■ **OBJECTIVE**
Quote precisely the run of lines opening with the line containing "over the origin." and closing with the line containing "before = set(bpy.data.objects)", and nothing else.

◇ ◇ ◇ ◇ ◇

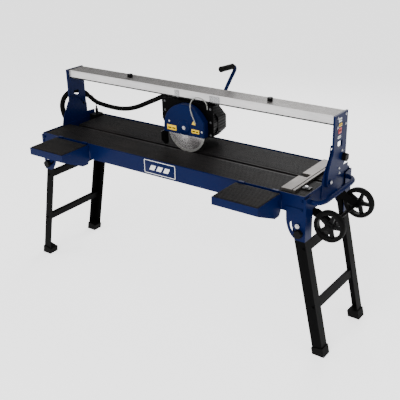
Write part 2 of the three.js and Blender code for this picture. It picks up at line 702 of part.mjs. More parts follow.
function wheelCarrier() {
  const topZ = tub.floorZ - GAP;
  const arm = new THREE.Shape();
  arm.moveTo(tubHalf - wheelArm.flange, topZ);
  arm.lineTo(tubHalf - wheelArm.flange, 692);
  arm.lineTo(wheelX - 14, wheel.z - 12);
  arm.absarc(wheelX, wheel.z, 18, -2.2, 1.1, false);
  arm.lineTo(tubHalf + 22, topZ);
  arm.closePath();
  const arms = [-1, 1].map((side) => {
    const y = side * wheelArm.y;
    return prismY(arm, y - wheelArm.thickness / 2, y + wheelArm.thickness / 2, 8);
  });
  const reach = wheelArm.y + wheelArm.thickness / 2;
  const flange = block(tubHalf - wheelArm.flange, -reach, topZ - wheelArm.thickness,
    tubHalf - 2, reach, topZ);
  const end = wheel.y + wheel.width / 2 + axle.overhang;
  const rod = prismY(disc(wheelX, wheel.z, axle.radius), -end, end, 8);
  return join(flange, ...arms, rod);
}

function carryHandle() {
  const x0 = bracketFaceX + GAP;
  const x1 = x0 + carry.reach;
  const { endY, sideY, z } = carry;
  const half = [
    [x0, endY, z], [x0 + 14, endY, z], [x0 + 0.5 * carry.reach, endY - 4, z],
    [x1 - 8, sideY + 12, z], [x1, sideY - 20, z], [x1, 60, z]];
  const back = half.map(([x, y, h]) => [x, -y, h]).reverse();
  return pipe([...half, ...back], carry.radius, 10, 44);
}

function addWheels() {
  place('wheel_carrier', wheelCarrier(), BLACK_STEEL());
  place('carry_handle', carryHandle(), BLUE());
  for (const [side, sign] of [['front', -1], ['rear', 1]]) {
    const geometry = transportWheel();
    const mesh = place(`wheel_${side}`, geometry, RUBBER());
    mesh.position.set(wheelX, sign * wheel.y, wheel.z);
  }
}

// ------------------------------------------------------------- trays, fence, switch

// Drawn about the tray's middle, with its back edge at the tub's front rim.
function sideTray() {
  const half = tray.width / 2;
  const back = -tubSide - SHEET - 2.5;
  const front = back - tray.depth;
  const topZ = table.topZ - table.ribHeight - 1.5;
  const { sheet } = tray;
  const top = block(-half, front, topZ - sheet, half, back, topZ);
  const skirt = block(-half, front, topZ - tray.skirt, half, front + sheet, topZ);
  const rear = block(-half, back - sheet, topZ - tray.skirt, half, back, topZ);
  const gusset = outline([
    [front, topZ], [front, topZ - tray.skirt], [back - 52, topZ - tray.gusset],
    [back - 14, topZ - tray.gusset], [back, topZ - tray.gusset + 24], [back, topZ]]);
  const sides = [-half, half - sheet].map((x) => prismX(gusset, x, x + sheet));
  const hooks = [-1, 1].flatMap((side) => {
    const x0 = side * (half - tray.hook) - tray.hook / 2;
    const x1 = x0 + tray.hook;
    const lipY = -tubSide + tub.wall + 1.2;
    const hookZ = tub.rimZ + GAP + sheet;
    return [
      block(x0, back - sheet, topZ - 10, x1, back, hookZ),
      block(x0, back - sheet, tub.rimZ + GAP, x1, lipY + 1.6, hookZ),
      block(x0, lipY, tub.rimZ - 4, x1, lipY + 1.6, hookZ)];
  });
  return join(top, skirt, rear, ...sides, ...hooks);
}

function trayPad() {
  const half = tray.width / 2 - 2 * tray.sheet;
  const back = -tubSide - SHEET - 2.5 - 2 * tray.sheet;
  const front = back - tray.depth + 4 * tray.sheet;
  const baseZ = table.topZ - table.ribHeight - 1.5 + GAP;
  const floorZ = baseZ + 1.2;
  const points = [[front, baseZ], [front, floorZ]];
  const count = Math.floor((back - front) / table.ribPitch);
  const margin = (back - front - (count - 1) * table.ribPitch - table.ribWidth) / 2;
  for (let i = 0; i < count; i += 1) {
    const y = front + margin + i * table.ribPitch;
    points.push([y, floorZ], [y + 1, table.topZ]);
    points.push([y + table.ribWidth - 1, table.topZ], [y + table.ribWidth, floorZ]);
  }
  points.push([back, floorZ], [back, baseZ]);
  return prismX(outline(points), -half, half);
}

function addTrays() {
  for (const [end, side] of [['left', -1], ['right', 1]]) {
    const group = new THREE.Group();
    group.position.x = side * (tubHalf - tray.inset);
    machine.add(group);
    place(`tray_${end}`, sideTray(), BLUE(), group);
    place(`tray_pad_${end}`, trayPad(), BLACK_STEEL(), group);
  }
}

function cutFence() {
  const { width, height, frontY, backY, notch } = fence;
  const leftX = tubHalf - fence.inset;
  const z0 = table.topZ + GAP;
  const z1 = z0 + height;
  const rightX = leftX + width;
  const bar = prismY(outline([
    [leftX, z0], [rightX, z0], [rightX, z1], [rightX - 11, z1], [rightX - 11, z0 + 5],
    [rightX - 16, z0 + 5], [rightX - 16, z1], [leftX, z1]]), frontY, backY);
  const tab = block(rightX - 1, fenceTab.frontY, z0, rightX + fenceTab.length,
    fenceTab.frontY + fenceTab.width, z0 + fenceTab.height);
  const bladeWay = block(leftX - 1, slotFront - 14, z0 - 1, leftX + notch, slotBack + 1, z1 + 1);
  const screwY = fenceTab.frontY + fenceTab.width / 2;
  const screwX = rightX + fenceTab.length / 2;
  const bore = prismZ(disc(screwX, screwY, fenceScrew.stem + GAP), z0 - 1, z1, 8);
  return { bar: cut(join(bar, tab), bladeWay, bore), screwX, screwY, z: z0 + fenceTab.height };
}

function addFence() {
  const { bar, screwX, screwY, z } = cutFence();
  place('fence', bar, ALUMINIUM());
  const { radius, height, stem } = fenceScrew;
  const depth = fenceTab.height - 1;
  const profile = [
    [0, -depth], [stem, -depth], [stem, GAP], [radius, GAP], [radius, height - 2],
    [radius - 2, height], [0, height]];
  place('fence_screw', turned(profile, 20).translate(screwX, screwY, z), BRIGHT_STEEL());
}

function addSwitch() {
  const x1 = -bracketX - tilt.bracket - GAP;
  const x0 = x1 - switchBox.depth;
  const y = switchBox.width / 2;
  const { topZ, height } = switchBox;
  const midZ = topZ - height / 2;
  const housing = block(x0, -y, topZ - height, x1, y, topZ);
  const well = block(x0 - 1, -rocker.width / 2 - 1.5, midZ - rocker.height / 2 - 2.5,
    x0 + 14, rocker.width / 2 + 1.5, midZ + rocker.height / 2 + 2.5);
  place('switch_box', cut(housing, well), BLACK_PLASTIC());
  const h = rocker.height / 2;
  const w = rocker.width / 2;
  const t = rocker.thickness;
  const key = prismY(outline([[t, -h], [t, h], [0, h], [2.5, 0], [0, -h]]), -w, w);
  key.translate(-t / 2, 0, 0);
  const mesh = place('switch_rocker', key, RUBBER());
  mesh.position.set(x0 + t / 2, 0, midZ);
  mesh.rotation.y = THREE.MathUtils.degToRad(rocker.tilt);
}

// ------------------------------------------------------------------ conduit and hoses

// The conduit rises from the switch box, loops round the left upright and sags to the carriage.
const loopRoute = [
  [-860, 12, 755.6], [-860, 12, 772], [-866, 13, 790], [-886, 17, 814], [-908, 24, 846],
  [-922, 36, 884], [-920, 58, 922], [-903, 92, 949], [-880, 127, 952], [-856, 152, 938],
  [-831.5, 160.5, 921]];
const spanRoute = [
  [-830.5, 161, 920.1], [-816.3, 164.6, 910.3], [-793, 163, 899], [-750, 154, 891],
  [-690, 143, 889], [-620, 134, 889], [-545, 125, 894], [-465, 114, 910], [-385, 103, 938],
  [-305, 92, 975], [-240, 83, 1005], [-196, 76, 1026], [-170, 75, 1031], [-150.5, 75, 1031]];
// The pump's clear hose climbs behind the left upright beside the conduit.
const pumpHoseRoute = [
  [-788, 178, 859.3], [-788, 178.4, 866], [-794, 184, 879], [-806, 189, 892],
  [-819, 189, 905], [-829, 185, 918]];
// The clear water line leaves the carriage plate and drops in a loop to the guard's nozzle.
const waterHoseRoute = [
  [150, 3, 1030], [151, 1, 1044], [150, -8, 1066], [136, -16, 1084], [112, -20, 1090],
  [88, -24, 1082], [76, -34, 1060], [80, -42, 1030], [92, -44, 1000], [102, -42, 975],
  [106, -38, 960]];

function addHoses() {
  place('conduit_loop', pipe(loopRoute, conduit.loopRadius, 10, 24), RUBBER());
  place('conduit_span', pipe(spanRoute, conduit.radius, 10, 36), RUBBER());
  place('pump_hose', pipe(pumpHoseRoute, hose.radius, 8, 18), CLEAR());
  place('water_hose', pipe(waterHoseRoute, hose.radius, 8, 28), CLEAR());
}

addTub();
addUprights();
addRail();
addCarriage();
addLegFrames();
addLegBrackets();
addWheels();
addTrays();
addFence();
addSwitch();
addHoses();

// The drawing is moved so that the middle of its outline stands over the origin.
const extent = new THREE.Box3().setFromObject(machine, true);
machine.position.set(
  -(extent.min.x + extent.max.x) / 2, -(extent.min.y + extent.max.y) / 2, -extent.min.z);

export default machine;
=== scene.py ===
"""Looks of a bridge wet tile saw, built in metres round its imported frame.

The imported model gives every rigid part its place. This script coats those parts, replaces the ones
whose form needs more detail, adds the small fittings, and lights the machine on a pale floor.
"""

from __future__ import annotations

import json
import logging
import math
from dataclasses import dataclass
from enum import Enum
from typing import Iterable, Sequence

import bmesh
import bpy
from mathutils import Matrix, Vector

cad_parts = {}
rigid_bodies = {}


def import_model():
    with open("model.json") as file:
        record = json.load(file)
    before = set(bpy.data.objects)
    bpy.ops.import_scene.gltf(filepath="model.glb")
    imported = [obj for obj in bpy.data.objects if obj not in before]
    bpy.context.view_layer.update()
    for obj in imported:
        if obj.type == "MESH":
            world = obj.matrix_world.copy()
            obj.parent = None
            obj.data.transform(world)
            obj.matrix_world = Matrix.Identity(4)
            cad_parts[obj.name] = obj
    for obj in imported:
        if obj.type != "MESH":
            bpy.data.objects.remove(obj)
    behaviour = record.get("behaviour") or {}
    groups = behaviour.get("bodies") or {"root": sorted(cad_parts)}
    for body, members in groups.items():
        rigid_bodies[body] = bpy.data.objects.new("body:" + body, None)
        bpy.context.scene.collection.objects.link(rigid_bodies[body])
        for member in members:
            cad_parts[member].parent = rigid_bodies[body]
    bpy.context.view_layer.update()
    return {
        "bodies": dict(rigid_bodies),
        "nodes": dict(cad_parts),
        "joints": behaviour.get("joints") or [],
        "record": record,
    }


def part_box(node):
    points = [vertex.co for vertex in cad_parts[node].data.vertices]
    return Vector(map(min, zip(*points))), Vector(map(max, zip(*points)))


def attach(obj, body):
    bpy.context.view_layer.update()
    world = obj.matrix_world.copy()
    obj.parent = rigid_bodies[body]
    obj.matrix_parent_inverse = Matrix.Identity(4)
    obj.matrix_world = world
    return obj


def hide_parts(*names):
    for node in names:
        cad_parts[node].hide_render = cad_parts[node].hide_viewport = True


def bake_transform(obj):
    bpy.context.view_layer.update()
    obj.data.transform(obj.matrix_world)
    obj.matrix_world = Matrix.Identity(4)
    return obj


LOG = logging.getLogger("tile_saw")
Point = tuple[float, float, float]
Profile = Sequence[tuple[float, float]]
FULL_TURN = 2 * math.pi
MERGE_WITHIN = 1e-6
FLAT_WITHIN = 1e-5
SEAT = 0.0002
FENCE_BAR_WIDTH = 0.0702


class Slot(Enum):
    """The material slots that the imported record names."""

    BLUE = "blue_paint"
    BLACK = "black_paint"
    MOTOR = "motor_black"
    PLASTIC = "black_plastic"
    RUBBER = "black_rubber"
    ALUMINIUM = "aluminium"
    STEEL = "bright_steel"
    CLEAR = "clear_hose"


class Facing(Enum):
    """The six directions that a fitting made along +Z can be turned to face."""

    RIGHT = (1.0, 0.0, 0.0)
    LEFT = (-1.0, 0.0, 0.0)
    FRONT = (0.0, -1.0, 0.0)
    BACK = (0.0, 1.0, 0.0)
    UP = (0.0, 0.0, 1.0)
    DOWN = (0.0, 0.0, -1.0)

    def at(self, point: Iterable[float]) -> Matrix:
        """Places a fitting at a point, facing this way.

        Args:
            point: Where the fitting's own origin goes.

        Returns:
            The matrix that turns and moves the fitting.
        """
        turn = Vector(self.value).to_track_quat("Z", "Y").to_matrix().to_4x4()
        return Matrix.Translation(Vector(point)) @ turn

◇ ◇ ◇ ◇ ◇

■ **FINISHED EXERCISE**
// The drawing is moved so that the middle of its outline stands over the origin.
const extent = new THREE.Box3().setFromObject(machine, true);
machine.position.set(
  -(extent.min.x + extent.max.x) / 2, -(extent.min.y + extent.max.y) / 2, -extent.min.z);

export default machine;
=== scene.py ===
"""Looks of a bridge wet tile saw, built in metres round its imported frame.

The imported model gives every rigid part its place. This script coats those parts, replaces the ones
whose form needs more detail, adds the small fittings, and lights the machine on a pale floor.
"""

from __future__ import annotations

import json
import logging
import math
from dataclasses import dataclass
from enum import Enum
from typing import Iterable, Sequence

import bmesh
import bpy
from mathutils import Matrix, Vector

cad_parts = {}
rigid_bodies = {}


def import_model():
    with open("model.json") as file:
        record = json.load(file)
    before = set(bpy.data.objects)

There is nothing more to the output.